News18 explains the proportion and why the large majority still suffers from lingering symptoms:
How many people have long-lasting symptoms?
Around half of the patients discharged from hospital for Covid still suffer from at least one persistent symptom — most often fatigue or muscle weakness — after 12 months, said the study published in British medical journal The Lancet.
The research added that one in three patients still have shortness of breath a year after their diagnosis.
That number is even higher in patients hit more severely by the illness.
But why are people suffering even after a year of recovery?
"With no proven treatments or even rehabilitation guidance, long Covid affects people's ability to resume normal life and their capacity to work,” The Lancet said in an editorial published with the study.
"The study shows that for many patients, full recovery from Covid-19 will take more than 1 year.”
Can we also call it long covid?
According to the US Centers for Disease Control and Prevention, post-Covid conditions, also known as long COVID or long-haul COVID, are a wide range of new, returning, or ongoing health problems people can experience four or more weeks after first being infected with the virus that causes Covid-19.
It is also known as post-acute Covid-19, long-term effects of Covid, or chronic Covid.
What are the Multiorgan or Autoimmune conditions?
According to the CDC, some who have had severe COVID-19 can also “experience multiorgan effects or autoimmune conditions over a longer time with symptoms lasting weeks or months after COVID-19 illness.” Multiorgan effects can affect most, if not all, body systems, including heart, lung, kidney, skin, and brain functions.

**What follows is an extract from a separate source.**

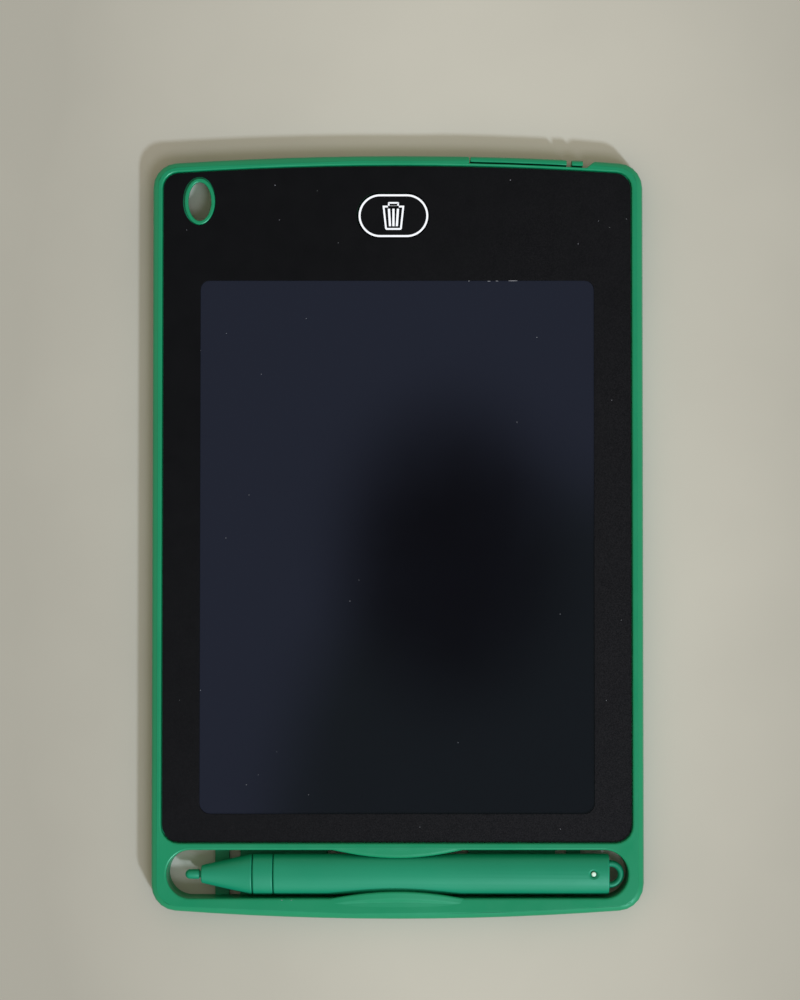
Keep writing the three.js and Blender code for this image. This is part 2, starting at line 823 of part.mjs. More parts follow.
function lowerContact() {
  const bumpFrom = trayX - contactBumpLength / 2;
  const bumpTo = trayX + contactBumpLength / 2;
  const bumpHeight = cellBottom - seatGap - contactThickness;
  return bentStrip([
    [boardRight - contactFoot, backWall],
    [bumpFrom - contactBumpLength, backWall],
    [bumpFrom, bumpHeight],
    [bumpTo, bumpHeight],
  ], contactThickness, contactWidth);
}

// Oval body along X, through stations of place, half width and half thickness
function ovalBody(stations) {
  return loft(stations.map(([x, halfWidth, halfThickness]) => {
    const ring = [];
    for (let i = 0; i < penSteps; i++) {
      const angle = (2 * Math.PI * i) / penSteps;
      const y = halfWidth * Math.cos(angle);
      ring.push(new THREE.Vector3(x, y, halfThickness * Math.sin(angle)));
    }
    return ring;
  }));
}

// Stylus places along the slot, from the nib to the loop
const nibTip = -slotHalfLength + penNoseGap;
const coneFront = nibTip + nibLength;
const coneBack = coneFront + coneLength;
const collarFront = coneBack + penSeam;
const collarBack = collarFront + collarLength;
const barrelFront = collarBack + penSeam;
const barrelBack = slotHalfLength - penTailGap - loopRadius - loopStand;
const penHalfWidth = penWidth / 2;
const penHalfThickness = penThickness / 2;

// Oval length of the stylus with an eased edge at each end
function ovalLength(from, to) {
  const eased = [penHalfWidth - penEdge, penHalfThickness - penEdge];
  return ovalBody([
    [from, ...eased],
    [from + penEdge, penHalfWidth, penHalfThickness],
    [to - penEdge, penHalfWidth, penHalfThickness],
    [to, ...eased],
  ]);
}

function stylusBarrel() {
  const socketFoot = barrelBack - loopPlugLength - seatGap;
  const socketHalf = loopPlugHalfWidth + seatGap;
  const socketHeight = loopThickness / 2 + seatGap;
  return ovalLength(barrelFront, barrelBack)
    .add(rod(spigotRadius, coneBack - spigotInCone, barrelFront + penEdge))
    .subtract(block(
      socketFoot, barrelBack + cutOverrun, -socketHalf, socketHalf, -socketHeight, socketHeight,
    ));
}

function stylusCollar() {
  return ovalLength(collarFront, collarBack)
    .subtract(rod(spigotRadius + seatGap, collarFront - cutOverrun, collarBack + cutOverrun));
}

function stylusNoseCone() {
  const shankEnd = coneFront + nibShankLength + seatGap;
  return ovalBody([
    [coneFront, coneTipHalfWidth - penEdge, coneTipHalfThickness - penEdge],
    [coneFront + penEdge, coneTipHalfWidth, coneTipHalfThickness],
    [coneBack - penEdge, penHalfWidth, penHalfThickness],
    [coneBack, penHalfWidth - penEdge, penHalfThickness - penEdge],
  ])
    .subtract(rod(spigotRadius + seatGap, coneBack - spigotInCone - seatGap, coneBack + cutOverrun))
    .subtract(rod(nibShankRadius + seatGap, coneFront - cutOverrun, shankEnd));
}

// Nib with a rounded point, turned about its own axis
function stylusNib() {
  const profile = [
    new THREE.Vector2(0, -nibShankLength),
    new THREE.Vector2(nibShankRadius, -nibShankLength),
    new THREE.Vector2(nibShankRadius, nibNeck),
    new THREE.Vector2(nibRadius, nibNeck),
  ];
  for (let i = 0; i <= edgeSteps; i++) {
    const angle = (Math.PI / 2) * (i / edgeSteps);
    const x = i < edgeSteps ? nibRadius * Math.cos(angle) : 0;
    profile.push(new THREE.Vector2(x, nibLength - nibRadius + nibRadius * Math.sin(angle)));
  }
  return solid(new THREE.LatheGeometry(profile, 2 * roundSteps).rotateZ(Math.PI / 2));
}

// Flat half ring with a plug that seats in the end of the barrel
function stylusEndLoop() {
  const shape = new THREE.Shape();
  shape.moveTo(-loopPlugLength, -loopPlugHalfWidth);
  shape.lineTo(penSeam, -loopPlugHalfWidth);
  shape.lineTo(penSeam, -loopRadius);
  shape.absarc(loopStand, 0, loopRadius, -Math.PI / 2, Math.PI / 2);
  shape.lineTo(penSeam, loopRadius);
  shape.lineTo(penSeam, loopPlugHalfWidth);
  shape.lineTo(-loopPlugLength, loopPlugHalfWidth);
  const hole = new THREE.Path();
  hole.absarc(loopLedge, 0, loopHoleRadius, -Math.PI / 2, Math.PI / 2);
  shape.holes.push(hole);
  return prism(shape, -loopThickness / 2, loopThickness / 2);
}

const greenPlastic = new THREE.MeshStandardMaterial({ color: 0x2a9468, roughness: 0.45 });
const penPlastic = new THREE.MeshStandardMaterial({ color: 0x2f9a74, roughness: 0.4 });
const blackOverlay = new THREE.MeshStandardMaterial({ color: 0x1b1b1e, roughness: 0.6 });
const darkFilm = new THREE.MeshStandardMaterial({ color: 0x20242e, roughness: 0.12 });
const blackPlastic = new THREE.MeshStandardMaterial({ color: 0x202022, roughness: 0.7 });
const whiteTape = new THREE.MeshStandardMaterial({ color: 0xd8d4c8, roughness: 0.8 });
const amberRibbon = new THREE.MeshStandardMaterial({ color: 0xb06a1c, roughness: 0.45 });
const boardLacquer = new THREE.MeshStandardMaterial({ color: 0x14532d, roughness: 0.5 });
const chipResin = new THREE.MeshStandardMaterial({ color: 0x151517, roughness: 0.6 });
const partCeramic = new THREE.MeshStandardMaterial({ color: 0x9b7a55, roughness: 0.6 });
const springMetal = new THREE.MeshStandardMaterial({ color: 0xc9c5b6, roughness: 0.3, metalness: 1 });
const cellSteel = new THREE.MeshStandardMaterial({ color: 0xc4c6c8, roughness: 0.3, metalness: 1 });

function addPiece(parent, name, body, material, place = [0, 0, 0]) {
  const mesh = new THREE.Mesh(geometryOf(body), material);
  mesh.name = name;
  mesh.position.set(...place);
  parent.add(mesh);
  return mesh;
}

const tablet = new THREE.Group();

const housing = new THREE.Group();
tablet.add(housing);
addPiece(housing, 'rear_cover', rearCover(), greenPlastic);
addPiece(housing, 'front_bezel', frontBezel(), greenPlastic);
addPiece(housing, 'slot_lip_upper', slotLip(slotTop, -upperLipReach), greenPlastic);
addPiece(housing, 'slot_lip_lower', slotLip(slotFoot, lowerLipReach), greenPlastic);

const screen = new THREE.Group();
tablet.add(screen);
const rearFilm = prism(windowOutline(filmBorder, bondLedge), 0, rearFilmThickness);
const backing = prism(windowOutline(filmBorder, bondLedge), 0, backingThickness);
addPiece(screen, 'front_panel_overlay', frontPanelOverlay(), blackOverlay);
addPiece(screen, 'adhesive_frame', adhesiveFrame(), whiteTape);
addPiece(
  screen, 'lcd_front_film', prism(windowOutline(filmBorder), 0, frontFilmThickness), darkFilm,
  [0, 0, frontFilmBottom],
);
addPiece(screen, 'lcd_rear_film', rearFilm, darkFilm, [0, 0, rearFilmBottom]);
addPiece(screen, 'backing_board', backing, blackPlastic, [0, 0, backingBottom]);
const tail = addPiece(screen, 'lcd_flex_tail', lcdTail(), amberRibbon, [tailX, 0, 0]);
tail.rotation.set(Math.PI / 2, Math.PI / 2, 0);

const electronics = new THREE.Group();
tablet.add(electronics);
addPiece(electronics, 'circuit_board', circuitBoard(), boardLacquer);
const partsX = (boardLeft + keySideOffset - keyLength / 2) / 2;
const chip = block(-chipLength / 2, chipLength / 2, -chipWidth / 2, chipWidth / 2, 0, chipHeight);
addPiece(electronics, 'driver_chip', chip, chipResin, [partsX, keyY, boardTop]);
const smallParts = ['board_capacitor_a', 'board_capacitor_b', 'board_resistor_a', 'board_resistor_b'];
smallParts.forEach((name, i) => {
  const half = smallPartLength / 2;
  const part = block(-half, half, -smallPartWidth / 2, smallPartWidth / 2, 0, smallPartHeight);
  const x = partsX + (i - (smallParts.length - 1) / 2) * smallPartPitch;
  const material = name.includes('capacitor') ? partCeramic : chipResin;
  addPiece(electronics, name, part, material, [x, keyY + smallPartPitch, boardTop]);
});
const upperSpring = addPiece(
  electronics, 'battery_contact_upper', upperContact(), springMetal, [0, cellY, 0],
);
const lowerSpring = addPiece(
  electronics, 'battery_contact_lower', lowerContact(), springMetal, [0, cellY, 0],
);
upperSpring.rotation.x = Math.PI / 2;
lowerSpring.rotation.x = Math.PI / 2;

const eraseControl = new THREE.Group();
eraseControl.position.set(keySideOffset, keyY, 0);
tablet.add(eraseControl);
addPiece(eraseControl, 'erase_key', eraseKey(), blackOverlay);
addPiece(eraseControl, 'tact_switch_body', tactSwitchBody(), chipResin);
addPiece(eraseControl, 'switch_plunger', switchPlunger(), whiteTape);

const battery = new THREE.Group();
tablet.add(battery);
addPiece(battery, 'battery_tray', batteryTray(), greenPlastic);
addPiece(battery, 'tray_latch_arm', trayLatchArm(), greenPlastic);
addPiece(battery, 'coin_cell', coinCell(), cellSteel, [trayX, cellY, cellBottom]);

const stylus = new THREE.Group();
stylus.position.set(0, penY, penCentreHeight);
tablet.add(stylus);
addPiece(stylus, 'stylus_barrel', stylusBarrel(), penPlastic);
addPiece(stylus, 'stylus_collar', stylusCollar(), penPlastic);
addPiece(stylus, 'stylus_nose_cone', stylusNoseCone(), penPlastic);
addPiece(stylus, 'stylus_nib', stylusNib(), penPlastic, [coneFront, 0, 0]);
addPiece(stylus, 'stylus_end_loop', stylusEndLoop(), penPlastic, [barrelBack, 0, 0]);

export default tablet;
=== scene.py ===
"""Picture of a pocket LCD writing tablet on a table, with its stylus in the slot."""

import json
import math

import bpy
from mathutils import Matrix, Vector
from mathutils.geometry import convex_hull_2d


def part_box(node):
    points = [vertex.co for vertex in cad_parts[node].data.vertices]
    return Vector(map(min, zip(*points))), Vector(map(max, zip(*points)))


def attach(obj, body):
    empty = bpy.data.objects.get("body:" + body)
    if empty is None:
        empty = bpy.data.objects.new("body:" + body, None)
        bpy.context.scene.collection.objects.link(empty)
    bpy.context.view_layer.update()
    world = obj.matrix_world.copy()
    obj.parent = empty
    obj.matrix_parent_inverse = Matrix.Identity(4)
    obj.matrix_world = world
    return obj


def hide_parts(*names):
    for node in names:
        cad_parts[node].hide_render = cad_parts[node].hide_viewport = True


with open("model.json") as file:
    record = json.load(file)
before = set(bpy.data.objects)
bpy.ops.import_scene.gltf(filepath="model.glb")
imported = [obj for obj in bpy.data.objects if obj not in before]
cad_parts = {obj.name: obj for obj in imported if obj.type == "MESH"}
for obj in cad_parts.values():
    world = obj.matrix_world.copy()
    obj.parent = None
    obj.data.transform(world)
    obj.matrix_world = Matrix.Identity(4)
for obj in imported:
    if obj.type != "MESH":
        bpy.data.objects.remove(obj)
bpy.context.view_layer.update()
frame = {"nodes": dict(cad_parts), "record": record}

nodes = frame["nodes"]

# Camera
# The picture is taken by hand from above the desk. The lens is above a place a little
# below the picture's middle and looks at a place above that one, so the case narrows
# towards its top. The sight line meets the picture a little to the right of its middle.
picture_width_px = 800
picture_height_px = 1000
case_middle_px = Vector((397.75, 536.03))
case_span_px = 490.56
under_lens_px = Vector((438, 572))
sight_px = Vector((438, 500))
camera_height = 0.566
sensor_length = 36.0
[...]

Some people, mostly children, may also experience a rare condition known as multisystem inflammatory syndrome (MIS) during or immediately after a COVID-19 infection.
What are the impacts?
In a statement on 25 February 2021, Professor Martin McKee, European Observatory on Health Systems and Policies noted that long COVID can be extremely debilitating and can have a huge impact on people's lives.
“Many are unable to return to work or have a social life. Many have described how it affects their mental health, especially as the course of the condition is often fluctuating; just as they feel they are getting better the symptoms return. And of course, it has important economic consequences for them, their families and for society,” he said.